Le loro prediche sulla decrescita felice, sull’annichilimento delle politiche industriali a vantaggio di un’utopistica trasformazione in senso ambientalista tout court della società; le filippiche sulla comunità disarmata che ripudia l’industria bellica, sono state soltanto propaganda o troveranno fondamento di realtà nell’azione di governo? Vorremmo saperlo prima che sia tardi. Poche cose sono rimaste in appannaggio dello Stato italiano dopo la stagione delle svendite scriteriate delle grandi aziende pubbliche. Ed esse funzionano e fanno profitto, oltre ad essere eccellenze planetarie nei rispettivi settori di competenza.

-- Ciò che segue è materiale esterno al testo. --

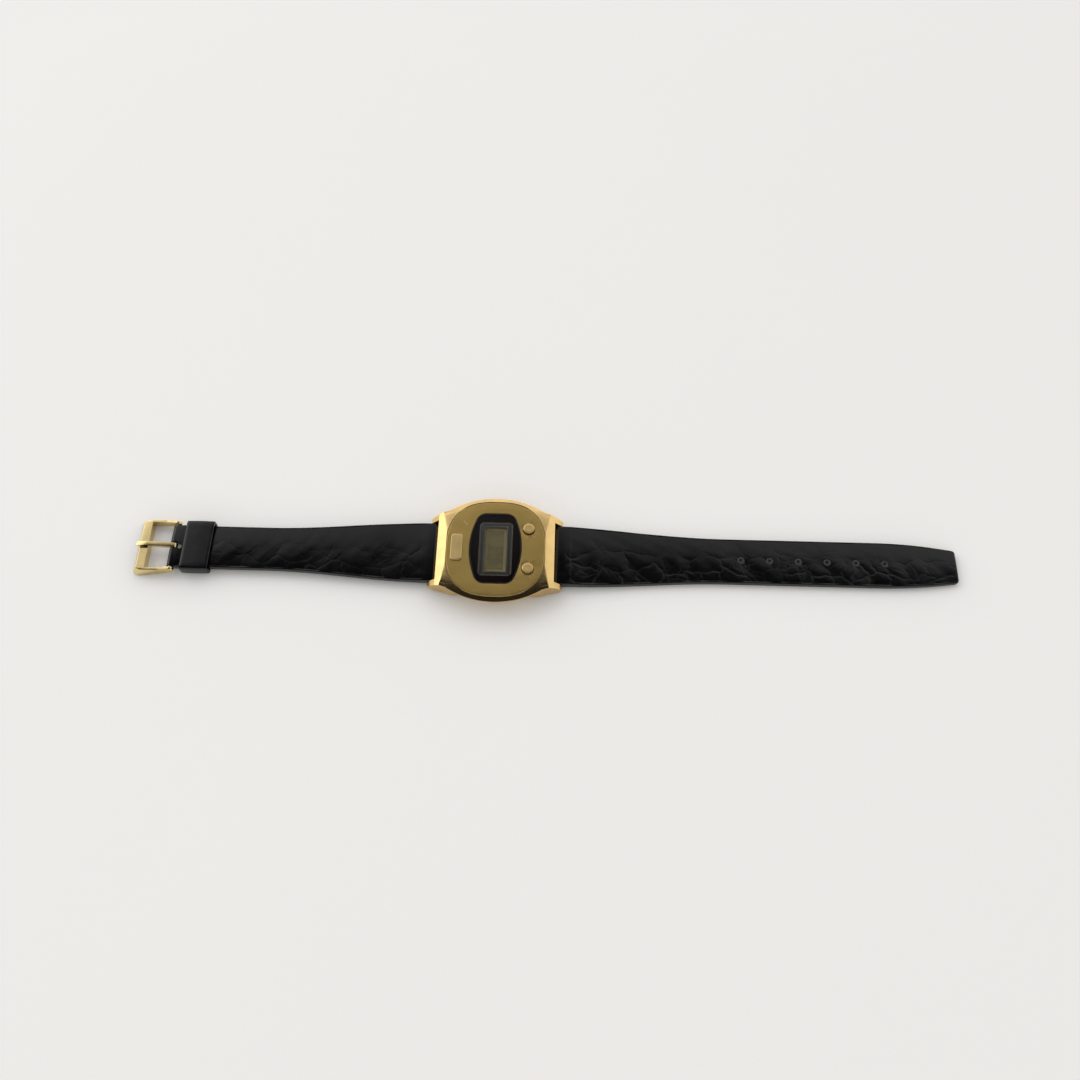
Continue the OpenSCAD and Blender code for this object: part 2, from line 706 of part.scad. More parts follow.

Ora, la domanda è: cosa pensano di fare di questo grande patrimonio nazionale i grillini? Sono pronti a smantellarlo per tenere fede ai loro propositi velleitari oppure riconoscono che, alla prova dei fatti, il pragmatismo della continuità nella difesa degli interessi strategici italiani debba prevalere sui credi settari ispirati alle filosofie new age delle comunità hippy degli anni Sessanta/Settanta del Novecento? Giusto per intenderci parliamo della sorte di circa 80 imprese, delle quali alcune del calibro di Eni, Leonardo, Enel, Rai, Cassa Depositi e Prestiti. Se è vero che i loro destini industriali sono determinati dalle governance che le dirigono, è pur vero che quelle governance sono elette da assemblee societarie nelle quali il Ministero dell’Economia ha la maggiore voce in capitolo. È in questo modo che la politica entra nella vita delle aziende pubbliche partecipate dallo Stato: nominando alla guida di quei colossi manager che siano espressione delle maggioranze parlamentari.

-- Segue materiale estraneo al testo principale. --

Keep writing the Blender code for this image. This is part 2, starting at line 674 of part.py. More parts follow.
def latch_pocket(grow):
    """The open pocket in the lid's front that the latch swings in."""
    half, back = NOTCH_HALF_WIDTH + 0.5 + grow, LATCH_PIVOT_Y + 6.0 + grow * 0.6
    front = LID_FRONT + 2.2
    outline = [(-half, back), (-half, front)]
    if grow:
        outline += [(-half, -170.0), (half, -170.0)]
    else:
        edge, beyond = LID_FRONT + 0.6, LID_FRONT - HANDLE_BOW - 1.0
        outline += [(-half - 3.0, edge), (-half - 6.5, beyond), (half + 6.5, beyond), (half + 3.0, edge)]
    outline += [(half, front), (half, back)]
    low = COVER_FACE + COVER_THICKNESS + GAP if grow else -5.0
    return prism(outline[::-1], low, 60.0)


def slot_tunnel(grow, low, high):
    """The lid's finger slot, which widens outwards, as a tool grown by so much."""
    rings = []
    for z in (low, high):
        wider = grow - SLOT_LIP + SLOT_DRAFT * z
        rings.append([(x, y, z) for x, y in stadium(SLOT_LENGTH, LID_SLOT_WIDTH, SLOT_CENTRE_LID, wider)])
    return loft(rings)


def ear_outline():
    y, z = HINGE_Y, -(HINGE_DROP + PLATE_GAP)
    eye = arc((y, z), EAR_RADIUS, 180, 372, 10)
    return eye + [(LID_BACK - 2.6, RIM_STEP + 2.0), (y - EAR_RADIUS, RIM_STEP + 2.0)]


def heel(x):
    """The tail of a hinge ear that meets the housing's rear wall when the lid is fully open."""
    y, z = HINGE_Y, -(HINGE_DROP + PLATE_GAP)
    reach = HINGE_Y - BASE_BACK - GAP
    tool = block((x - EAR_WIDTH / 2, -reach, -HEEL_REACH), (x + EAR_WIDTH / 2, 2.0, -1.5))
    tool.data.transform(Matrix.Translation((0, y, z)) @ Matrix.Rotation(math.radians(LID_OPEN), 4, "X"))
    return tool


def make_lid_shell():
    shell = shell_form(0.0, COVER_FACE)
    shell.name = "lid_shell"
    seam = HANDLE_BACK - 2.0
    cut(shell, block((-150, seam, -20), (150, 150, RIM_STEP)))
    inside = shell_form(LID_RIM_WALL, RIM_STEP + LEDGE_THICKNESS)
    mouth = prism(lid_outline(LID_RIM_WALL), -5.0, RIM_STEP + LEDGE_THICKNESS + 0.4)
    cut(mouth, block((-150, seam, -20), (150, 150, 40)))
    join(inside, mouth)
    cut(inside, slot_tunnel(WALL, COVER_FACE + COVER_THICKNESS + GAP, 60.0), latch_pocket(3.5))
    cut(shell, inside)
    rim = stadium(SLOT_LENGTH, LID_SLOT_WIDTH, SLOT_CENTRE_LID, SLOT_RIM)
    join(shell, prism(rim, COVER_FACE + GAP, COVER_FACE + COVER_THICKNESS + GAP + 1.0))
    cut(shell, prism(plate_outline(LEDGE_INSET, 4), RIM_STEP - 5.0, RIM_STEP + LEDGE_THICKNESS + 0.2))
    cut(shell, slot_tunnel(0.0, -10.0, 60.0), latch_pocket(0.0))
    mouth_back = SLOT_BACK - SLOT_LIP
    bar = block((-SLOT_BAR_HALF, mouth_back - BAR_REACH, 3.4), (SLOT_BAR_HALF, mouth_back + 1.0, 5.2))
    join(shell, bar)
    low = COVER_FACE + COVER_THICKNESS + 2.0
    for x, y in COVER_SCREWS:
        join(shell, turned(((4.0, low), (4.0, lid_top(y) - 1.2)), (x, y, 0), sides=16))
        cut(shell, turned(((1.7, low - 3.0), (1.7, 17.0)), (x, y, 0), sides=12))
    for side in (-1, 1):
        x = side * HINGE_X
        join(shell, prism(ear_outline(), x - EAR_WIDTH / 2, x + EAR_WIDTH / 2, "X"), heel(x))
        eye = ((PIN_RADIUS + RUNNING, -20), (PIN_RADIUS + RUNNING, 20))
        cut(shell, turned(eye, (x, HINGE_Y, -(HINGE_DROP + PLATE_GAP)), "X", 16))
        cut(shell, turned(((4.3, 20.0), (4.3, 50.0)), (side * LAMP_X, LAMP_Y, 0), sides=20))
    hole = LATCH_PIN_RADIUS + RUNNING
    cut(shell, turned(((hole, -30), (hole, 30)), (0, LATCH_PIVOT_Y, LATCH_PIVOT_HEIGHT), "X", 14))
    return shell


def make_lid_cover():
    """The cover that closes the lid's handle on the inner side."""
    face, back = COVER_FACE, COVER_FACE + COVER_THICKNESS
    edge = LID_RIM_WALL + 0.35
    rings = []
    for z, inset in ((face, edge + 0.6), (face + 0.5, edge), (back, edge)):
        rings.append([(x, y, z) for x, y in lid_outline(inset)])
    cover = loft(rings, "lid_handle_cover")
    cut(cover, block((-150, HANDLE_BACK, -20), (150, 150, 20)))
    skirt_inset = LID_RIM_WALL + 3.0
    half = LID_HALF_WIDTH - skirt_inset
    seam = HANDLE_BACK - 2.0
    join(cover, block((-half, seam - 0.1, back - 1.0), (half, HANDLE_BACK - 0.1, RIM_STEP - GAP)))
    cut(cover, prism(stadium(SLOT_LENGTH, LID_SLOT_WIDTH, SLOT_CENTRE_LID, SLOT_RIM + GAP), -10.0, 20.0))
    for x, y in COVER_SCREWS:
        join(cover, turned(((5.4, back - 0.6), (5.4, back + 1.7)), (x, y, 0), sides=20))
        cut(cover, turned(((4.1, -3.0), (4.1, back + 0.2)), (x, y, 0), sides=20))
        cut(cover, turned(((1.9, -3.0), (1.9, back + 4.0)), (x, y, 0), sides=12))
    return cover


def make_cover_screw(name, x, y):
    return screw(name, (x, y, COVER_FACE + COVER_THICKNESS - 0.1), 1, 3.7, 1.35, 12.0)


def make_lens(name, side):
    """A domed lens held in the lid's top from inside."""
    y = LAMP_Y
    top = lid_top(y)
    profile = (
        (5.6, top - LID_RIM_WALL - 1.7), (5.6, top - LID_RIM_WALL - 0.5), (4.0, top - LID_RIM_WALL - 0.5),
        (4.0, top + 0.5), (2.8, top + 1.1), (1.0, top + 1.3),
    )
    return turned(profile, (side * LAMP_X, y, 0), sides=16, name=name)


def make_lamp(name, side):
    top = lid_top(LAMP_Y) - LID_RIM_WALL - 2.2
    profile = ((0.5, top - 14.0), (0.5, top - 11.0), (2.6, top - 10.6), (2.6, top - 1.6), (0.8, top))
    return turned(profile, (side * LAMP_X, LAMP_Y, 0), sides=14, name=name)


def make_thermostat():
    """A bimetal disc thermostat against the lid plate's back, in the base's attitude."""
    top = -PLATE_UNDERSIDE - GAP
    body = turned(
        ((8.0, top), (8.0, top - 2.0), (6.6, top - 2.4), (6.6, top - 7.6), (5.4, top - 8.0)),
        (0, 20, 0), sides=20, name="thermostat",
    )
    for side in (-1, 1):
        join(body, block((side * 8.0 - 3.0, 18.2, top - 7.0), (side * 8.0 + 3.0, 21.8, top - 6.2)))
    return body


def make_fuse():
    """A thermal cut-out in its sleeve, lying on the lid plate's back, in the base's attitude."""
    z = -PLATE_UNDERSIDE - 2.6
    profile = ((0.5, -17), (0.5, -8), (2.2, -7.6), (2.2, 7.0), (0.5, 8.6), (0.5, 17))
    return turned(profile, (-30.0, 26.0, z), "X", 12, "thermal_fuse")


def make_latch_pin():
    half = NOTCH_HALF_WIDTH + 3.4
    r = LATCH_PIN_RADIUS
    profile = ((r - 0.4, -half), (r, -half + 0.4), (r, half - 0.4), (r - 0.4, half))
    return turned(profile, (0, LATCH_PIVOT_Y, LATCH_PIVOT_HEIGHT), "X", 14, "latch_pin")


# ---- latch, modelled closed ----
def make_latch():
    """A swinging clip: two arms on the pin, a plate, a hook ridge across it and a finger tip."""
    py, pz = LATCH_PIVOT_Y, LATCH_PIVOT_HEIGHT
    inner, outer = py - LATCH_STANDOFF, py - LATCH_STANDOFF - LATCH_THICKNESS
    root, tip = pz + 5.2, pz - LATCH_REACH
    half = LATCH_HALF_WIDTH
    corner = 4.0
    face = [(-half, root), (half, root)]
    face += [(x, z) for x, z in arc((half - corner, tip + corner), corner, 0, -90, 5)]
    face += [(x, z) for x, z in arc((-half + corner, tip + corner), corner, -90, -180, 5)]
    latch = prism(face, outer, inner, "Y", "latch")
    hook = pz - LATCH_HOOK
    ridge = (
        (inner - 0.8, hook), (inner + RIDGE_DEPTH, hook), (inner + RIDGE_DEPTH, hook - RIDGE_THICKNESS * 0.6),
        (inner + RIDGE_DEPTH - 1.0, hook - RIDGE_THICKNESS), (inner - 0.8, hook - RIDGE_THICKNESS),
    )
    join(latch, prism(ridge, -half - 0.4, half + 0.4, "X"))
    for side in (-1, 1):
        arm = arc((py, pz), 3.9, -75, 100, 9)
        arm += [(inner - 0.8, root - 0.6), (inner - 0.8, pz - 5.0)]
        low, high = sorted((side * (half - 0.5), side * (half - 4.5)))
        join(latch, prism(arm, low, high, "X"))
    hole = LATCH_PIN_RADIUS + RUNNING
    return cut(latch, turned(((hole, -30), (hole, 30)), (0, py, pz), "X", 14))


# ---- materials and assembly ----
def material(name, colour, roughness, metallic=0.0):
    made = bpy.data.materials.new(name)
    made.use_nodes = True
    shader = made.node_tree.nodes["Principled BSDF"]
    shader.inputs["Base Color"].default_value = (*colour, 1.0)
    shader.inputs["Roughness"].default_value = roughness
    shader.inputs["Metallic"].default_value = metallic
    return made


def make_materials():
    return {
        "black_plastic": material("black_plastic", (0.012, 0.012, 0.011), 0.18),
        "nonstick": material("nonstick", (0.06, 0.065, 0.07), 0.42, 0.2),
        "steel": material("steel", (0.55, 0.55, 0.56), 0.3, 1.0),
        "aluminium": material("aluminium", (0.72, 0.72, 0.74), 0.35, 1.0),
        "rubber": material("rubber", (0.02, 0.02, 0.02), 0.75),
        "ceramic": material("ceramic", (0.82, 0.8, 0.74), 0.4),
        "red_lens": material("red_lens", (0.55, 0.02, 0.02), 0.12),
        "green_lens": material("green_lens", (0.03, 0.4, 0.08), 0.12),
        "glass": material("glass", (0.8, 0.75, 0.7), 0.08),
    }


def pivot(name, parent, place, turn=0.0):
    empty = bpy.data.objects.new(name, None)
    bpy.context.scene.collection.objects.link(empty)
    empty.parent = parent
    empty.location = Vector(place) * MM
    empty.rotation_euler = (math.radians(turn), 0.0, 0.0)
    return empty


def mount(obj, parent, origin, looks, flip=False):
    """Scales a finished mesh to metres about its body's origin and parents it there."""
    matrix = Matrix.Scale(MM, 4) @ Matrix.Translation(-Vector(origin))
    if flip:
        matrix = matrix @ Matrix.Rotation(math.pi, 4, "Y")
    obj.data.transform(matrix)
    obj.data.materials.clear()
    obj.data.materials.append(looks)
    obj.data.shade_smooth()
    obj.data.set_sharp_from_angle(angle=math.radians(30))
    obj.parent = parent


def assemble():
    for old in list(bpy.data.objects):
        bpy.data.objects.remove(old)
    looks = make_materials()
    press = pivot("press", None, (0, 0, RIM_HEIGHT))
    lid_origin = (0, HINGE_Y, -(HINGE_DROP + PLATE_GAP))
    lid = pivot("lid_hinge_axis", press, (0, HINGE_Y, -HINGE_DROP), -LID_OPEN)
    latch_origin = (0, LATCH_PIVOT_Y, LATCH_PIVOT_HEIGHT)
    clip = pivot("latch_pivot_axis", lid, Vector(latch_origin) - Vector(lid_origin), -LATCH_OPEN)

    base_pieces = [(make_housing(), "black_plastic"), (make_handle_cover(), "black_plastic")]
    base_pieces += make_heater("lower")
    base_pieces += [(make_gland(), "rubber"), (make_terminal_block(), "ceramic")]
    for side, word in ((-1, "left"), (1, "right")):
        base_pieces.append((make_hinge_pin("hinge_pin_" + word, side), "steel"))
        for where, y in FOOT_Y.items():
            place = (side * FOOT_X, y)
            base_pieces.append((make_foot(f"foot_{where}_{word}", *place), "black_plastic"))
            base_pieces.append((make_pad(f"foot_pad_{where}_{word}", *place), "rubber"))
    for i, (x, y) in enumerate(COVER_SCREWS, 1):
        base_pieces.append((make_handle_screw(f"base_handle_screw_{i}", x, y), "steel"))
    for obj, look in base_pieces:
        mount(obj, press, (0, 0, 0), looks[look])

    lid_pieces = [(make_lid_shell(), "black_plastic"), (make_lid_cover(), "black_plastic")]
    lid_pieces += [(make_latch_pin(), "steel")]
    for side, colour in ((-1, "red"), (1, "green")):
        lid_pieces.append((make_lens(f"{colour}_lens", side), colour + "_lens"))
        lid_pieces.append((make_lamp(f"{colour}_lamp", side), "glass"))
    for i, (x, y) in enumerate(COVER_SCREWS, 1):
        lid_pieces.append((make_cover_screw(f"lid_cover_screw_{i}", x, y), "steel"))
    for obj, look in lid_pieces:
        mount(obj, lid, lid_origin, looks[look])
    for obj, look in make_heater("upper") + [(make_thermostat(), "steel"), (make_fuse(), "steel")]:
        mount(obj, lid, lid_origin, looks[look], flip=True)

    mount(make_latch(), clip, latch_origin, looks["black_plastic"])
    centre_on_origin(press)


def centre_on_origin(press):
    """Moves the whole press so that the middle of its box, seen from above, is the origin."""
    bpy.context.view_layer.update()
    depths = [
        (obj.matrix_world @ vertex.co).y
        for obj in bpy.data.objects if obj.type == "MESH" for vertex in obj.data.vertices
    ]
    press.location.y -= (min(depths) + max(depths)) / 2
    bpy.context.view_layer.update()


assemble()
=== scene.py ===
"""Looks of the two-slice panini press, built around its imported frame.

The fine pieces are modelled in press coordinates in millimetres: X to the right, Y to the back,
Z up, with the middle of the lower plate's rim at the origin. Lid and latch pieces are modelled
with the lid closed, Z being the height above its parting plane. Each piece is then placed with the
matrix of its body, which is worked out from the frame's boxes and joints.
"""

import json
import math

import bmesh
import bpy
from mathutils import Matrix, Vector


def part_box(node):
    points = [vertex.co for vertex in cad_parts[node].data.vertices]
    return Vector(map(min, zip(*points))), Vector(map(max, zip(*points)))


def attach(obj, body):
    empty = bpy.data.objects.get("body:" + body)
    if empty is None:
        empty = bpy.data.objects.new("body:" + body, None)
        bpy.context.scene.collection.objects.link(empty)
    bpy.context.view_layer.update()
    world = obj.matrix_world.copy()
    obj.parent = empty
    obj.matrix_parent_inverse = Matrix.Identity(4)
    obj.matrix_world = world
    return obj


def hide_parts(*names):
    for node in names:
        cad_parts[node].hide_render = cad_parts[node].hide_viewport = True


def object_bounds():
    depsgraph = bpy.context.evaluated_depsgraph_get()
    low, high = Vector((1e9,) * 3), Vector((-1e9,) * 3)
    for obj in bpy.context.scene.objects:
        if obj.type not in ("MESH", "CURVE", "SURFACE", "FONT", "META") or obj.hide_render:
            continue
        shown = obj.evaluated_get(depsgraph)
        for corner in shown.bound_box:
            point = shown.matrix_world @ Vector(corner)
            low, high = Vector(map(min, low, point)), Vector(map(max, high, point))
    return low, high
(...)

Finora, nell’alternanza destra/sinistra garantita dal bipolarismo le policies non hanno subito significativi stravolgimenti, al di là delle personalità chiamate a implementarle. Ma il vento del 4 marzo ha mandato a gambe all’aria l’antico regime che prevedeva di tenere fuori dalla lotta ideologica i “gioielli” dell’economia di Stato. Con i Cinque Stelle sull’uscio di Palazzo Chigi il problema c’è.

In concreto, cosa penserebbero di fare i grillini se ad esempio toccasse a loro decidere del futuro di Eni che rinnova i propri vertici nella primavera del prossimo anno, come anche il colosso della meccanica, “Leonardo”? Manderebbero in comando loro uomini di fiducia con l’incarico di smantellare il settore della ricerca petrolifera e dell’acquisizione di giacimenti d’idrocarburi nel mondo, per assecondare la riconversione totale di Eni alle energie prodotte dalle sole fonti rinnovabili? E a “Leonardo” cosa  accadrebbe? Abolizione di tutti gli asset della produzione di armi, per indirizzarla esclusivamente al settore civile? Si fa entrare il pacifismo nella progettazione e costruzione dei più avanzati sistema d’arma in circolazione? In questi giorni sono in scadenza i Consigli di amministrazione di Saipem e di Cassa Depositi e Prestiti. La Saipem s.p.a., come si legge sul suo sito web, ha “una posizione di leadership nell’ambito dell’Engineering & Construction Offshore, con un forte orientamento verso le attività del settore Oil & Gas in aree remote e in acque profonde”. L’assemblea degli azionisti sul rinnovo del Cda è convocata per il 3 maggio, mentre il termine perentorio per la presentazione delle liste dei candidati è fissato al prossimo 9 aprile. Andrea Roventini, ministro dell’Economia in pectore di un ipotetico governo dei Cinque Stelle, avverte il premier Paolo Gentiloni, in carica per il disbrigo degli affari correnti, che le scelte di competenza governativa dovranno essere condivise con l’attuale Parlamento.

Ciò significa che il rappresentante grillino intende giocare la partita delle nomine da protagonista. Richiesta più che legittima, visti gli esiti elettorali. Tuttavia, Roventini dovrebbe fare uno sforzo in più indicando, oltre al metodo di selezione, anche la mission che a suo parere, o secondo i piani del suo partito, l’azienda pubblica dovrebbe perseguire per il futuro. Perché se è del medesimo tenore di quella indicata per la Cassa Depositi e Prestiti, non ci siamo proprio. Quando Roventini scrive: “La Cdp (Cassa Depositi e Prestiti) può diventare veicolo d’innovazione e crescita, contribuendo allo sviluppo industriale e tecnologico dell’Italia” intende forse utilizzare il forziere del risparmio italiano per rifare la “Cassa del Mezzogiorno”?

Se è così che stanno le cose, meglio non fare nulla e congelare la fase delle nuove nomine attendendo che la situazione politica generale si chiarisca. Luigi Di Maio e compagni si comportano come se già avessero preso possesso di Palazzo Chigi. Ma non è ancora accaduto e non è detto che accadrà. Perciò la pretesa di dettare ordini sugli assetti strategici del Paese è quanto meno prematura. Il giovane leader pentastellato ha origini napoletane per cui capirà benissimo cosa vogliamo intendere se diciamo che “Ammo fatto primma ’o scurriato e ppo’ ’a carrozza”.